An assortment of sticks of pink bubble gum
iStock

In the mid-1990s, the Middle East was home to some alarming rumors about aphrodisiacal gum. In 1996 in Mansoura, Egypt, stories began spreading that students at the town’s university had purchased gum deliberately spiked with an aphrodisiac and were having orgies as a result. One local member of parliament said the gum had been distributed by the Israeli government as part of a plot to corrupt Egyptian youth. Mosque loudspeakers began warning people to avoid the gum, which was supposedly sold under the names “Aroma” or “Splay.” Authorities closed down some shops and made arrests, but never did find any tainted gum. Similar rumors cropped up the following year in the Gaza Strip, this time featuring a strawberry gum that turned women into prostitutes—supposedly, the better to convince them to become Shin Bet informants for the Israeli military.

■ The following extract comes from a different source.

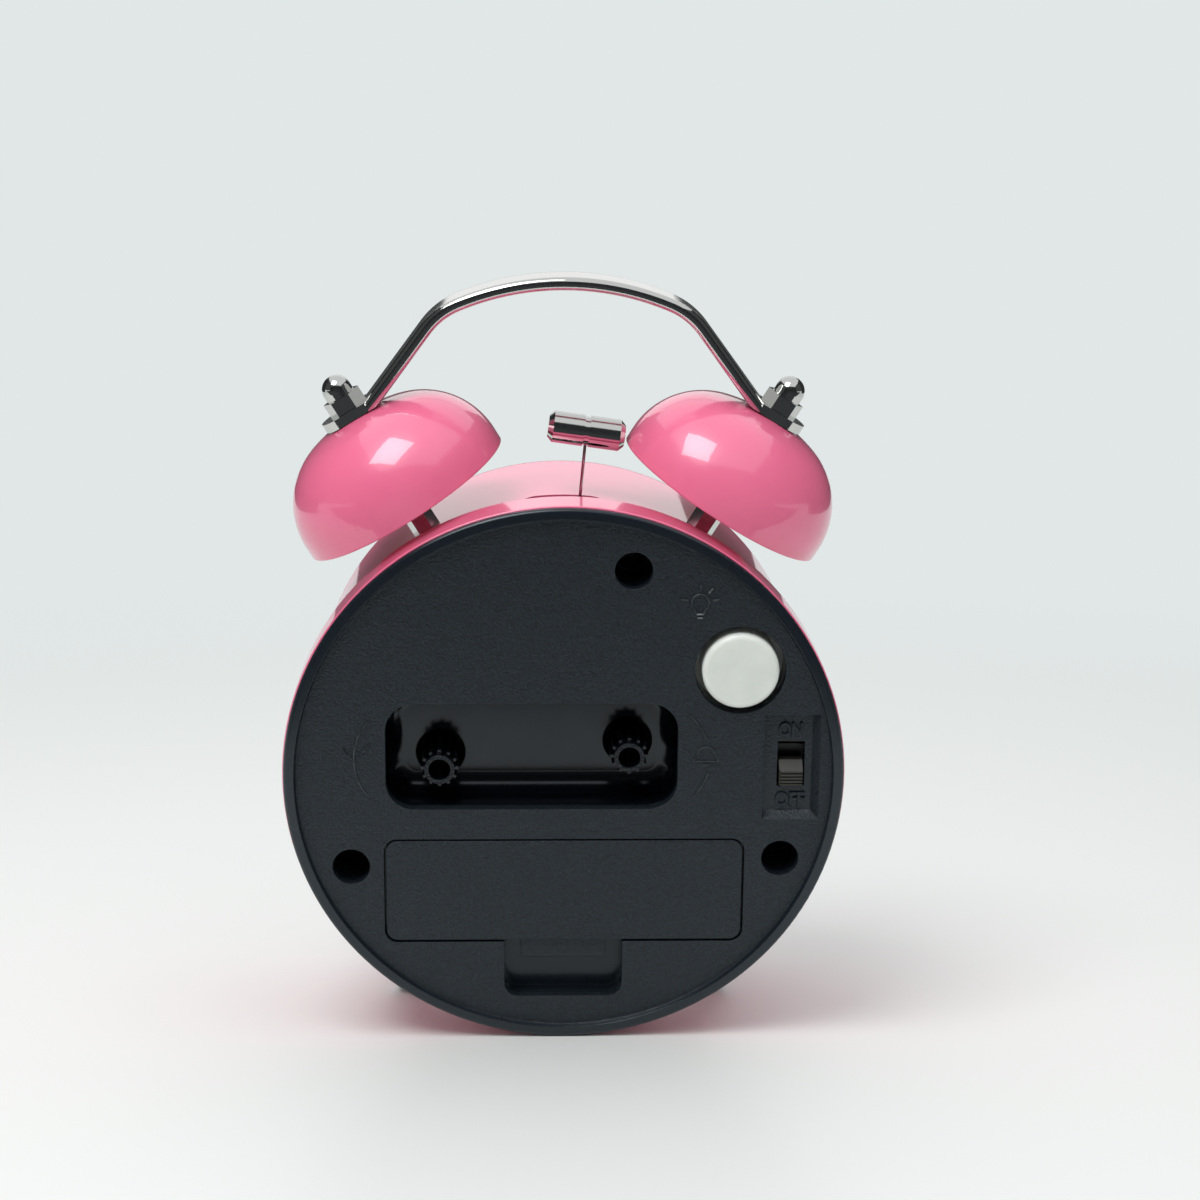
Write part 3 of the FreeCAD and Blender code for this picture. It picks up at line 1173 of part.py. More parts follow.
IN_Z0 = "slider_low - slider_foot - loose_gap"
IN_Z1 = NUB_Z1 + " + slider_foot + slider_travel + loose_gap"
switch_box = block(IN_X0 + " - switch_wall", IN_X1 + " + switch_wall", "-switch_rear",
                   "-switch_floor", IN_Z0 + " - switch_wall", IN_Z1 + " + switch_wall")
piece("switch_case", cut(switch_box, [block(IN_X0, IN_X1, "-switch_rear + switch_wall",
                                            "-switch_floor + 1", IN_Z0, IN_Z1)]))
piece("switch_contact", block("slider_x - 1", "slider_x + 1", "-switch_rear + switch_wall",
                              "-switch_rear + switch_wall + leaf_thick", IN_Z0, IN_Z1))

# Ringer: steel angle, core and coil, and the pin that carries the hammer.
wall_tools = []
for x, z in STANDOFFS:
    wall_tools.append(bar(x, z, "small_screw + hole_gap", WALL_FRONT + " - 1",
                          "-ringer_back + 1"))
wall_tools.append(bar("0", "hammer_pivot", "pin_radius + thread_gap", WALL_FRONT + " - 1",
                      "-ringer_back + 1"))
wall_tools.append(rod("Z", "core_x", HAMMER, "ringer_low - 1", "core_radius / 2 + thread_gap",
                      "ringer_sheet + 2"))
angle_piece = fuse([
    block("ringer_left", "ringer_right", WALL_FRONT, "-ringer_back", "ringer_low",
          "ringer_high"),
    block("core_x - coil_outer - 1.6", "ringer_right", "-ringer_back - 0.5", "-ringer_foot",
          "ringer_low", "ringer_low + ringer_sheet"),
])
piece("ringer_frame", cut(angle_piece, wall_tools))
piece("ringer_core", fuse([
    rod("Z", "core_x", HAMMER, "ringer_low + ringer_sheet", "core_radius",
        "core_top - ringer_low - ringer_sheet"),
    rod("Z", "core_x", HAMMER, "ringer_low", "core_radius / 2", "ringer_sheet + 0.5"),
]))
piece("ringer_coil", cut(
    rod("Z", "core_x", HAMMER, "ringer_low + ringer_sheet", "coil_outer",
        "coil_top - ringer_low - ringer_sheet"),
    [rod("Z", "core_x", HAMMER, "ringer_low", "core_radius + thread_gap",
         "coil_top - ringer_low + 1")]))
HUB_FRONT = HAMMER + " - hub_length / 2"
HUB_BACK = HAMMER + " + hub_length / 2"
piece("hammer_pin", fuse([
    bar("0", "hammer_pivot", "pin_radius", WALL_FRONT, HUB_BACK + " + loose_gap + 0.3"),
    bar("0", "hammer_pivot", "pin_head", HUB_BACK + " + loose_gap",
        HUB_BACK + " + loose_gap + 0.9"),
]))
piece("hammer_spring", wound("return_radius", "return_radius",
                             "(%s) + ringer_back - loose_gap - return_wire * 1.1" % HUB_FRONT,
                             4, "return_wire", "Y", "0", "-ringer_back + return_wire * 0.55",
                             "hammer_pivot"))

# Hammer, drawn in the middle of its swing and turned to its rest at one bell.
REST = FreeCAD.Placement(
    FreeCAD.Vector(), FreeCAD.Rotation(ABOUT_Y, -number("hammer_swing")),
    vector("0", "0", "hammer_pivot"))
WIRE_TILT = "atan2(wire_foot_x; head_z - wire_foot_z)"


def along_wire(radius, start, length):
    """Bar along the wire; start is measured from its clamp."""
    bar_piece = doc.addObject("Part::Cylinder", "AlongWire")
    bar_piece.setExpression("Radius", bind(radius))
    bar_piece.setExpression("Height", bind(length))
    tilt = math.atan2(-number("wire_foot_x"), number("head_z - wire_foot_z"))
    first = number(start)
    bar_piece.Placement = FreeCAD.Placement(
        FreeCAD.Vector(number("wire_foot_x") + first * math.sin(tilt), number(HAMMER),
                       number("wire_foot_z") + first * math.cos(tilt)),
        FreeCAD.Rotation(ABOUT_Y, math.degrees(tilt)))
    return bar_piece


ARM_FRONT = HAMMER + " - lever_thick / 2"
ARM_BACK = HAMMER + " + lever_thick / 2"
lever = fuse([
    bar("0", "hammer_pivot", "hub_radius", HUB_FRONT, HUB_BACK),
    block("-lever_half", "lever_half", ARM_FRONT, ARM_BACK, "hammer_pivot", "lever_top"),
    block("0", "armature_reach", HAMMER + " - armature_width / 2",
          HAMMER + " + armature_width / 2", "hammer_pivot - lever_thick / 2",
          "hammer_pivot + lever_thick / 2"),
    along_wire("clamp_radius", "-2", "4"),
])
piece("hammer_lever", cut(lever, [
    bar("0", "hammer_pivot", "pin_radius + pivot_gap", HUB_FRONT + " - 1", HUB_BACK + " + 1"),
    along_wire("wire_radius + thread_gap", "-1.5", "6"),
]), REST)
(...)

8. SORCERERS WERE PLAGUING INDONESIA.

In the fall of 1998, a sorcerer scare in East Java, Indonesia, resulted in the deaths of several villagers. The country was in crisis, and while protests raged in major cities, some in the rural area of Banyuwangi began agitating for restitution for past wrongs allegedly committed by sorcerers. The head of the local district ordered authorities to move the suspected sorcerers to a safe location, a process that included a check-in at the local police station. Unfortunately, villagers took the suspects’ visits to police stations as proof of their sorcery and began killing them. Anthropologists who studied the incident said the stories of supposed sorcery—making neighbors fall sick, etc.—were based entirely on rumor and gossip.

9. OBAMA WAS INJURED BY A WHITE HOUSE EXPLOSION.

These days, rumors have advanced technology to help them travel. On April 23, 2013, a fake tweet from a hacked Associated Press account claimed that explosions at the White House had injured Barack Obama. That lone tweet caused instability on world financial markets, and the Standard and Poor’s 500 Index lost $130 billion in a short period. Fortunately, it quickly recovered. (Eagle-eyed journalists were suspicious of the tweet from the beginning, since it didn’t follow AP style of referring to the president with his title and capitalizing the word breaking.)

An earlier version of this story ran in 2015.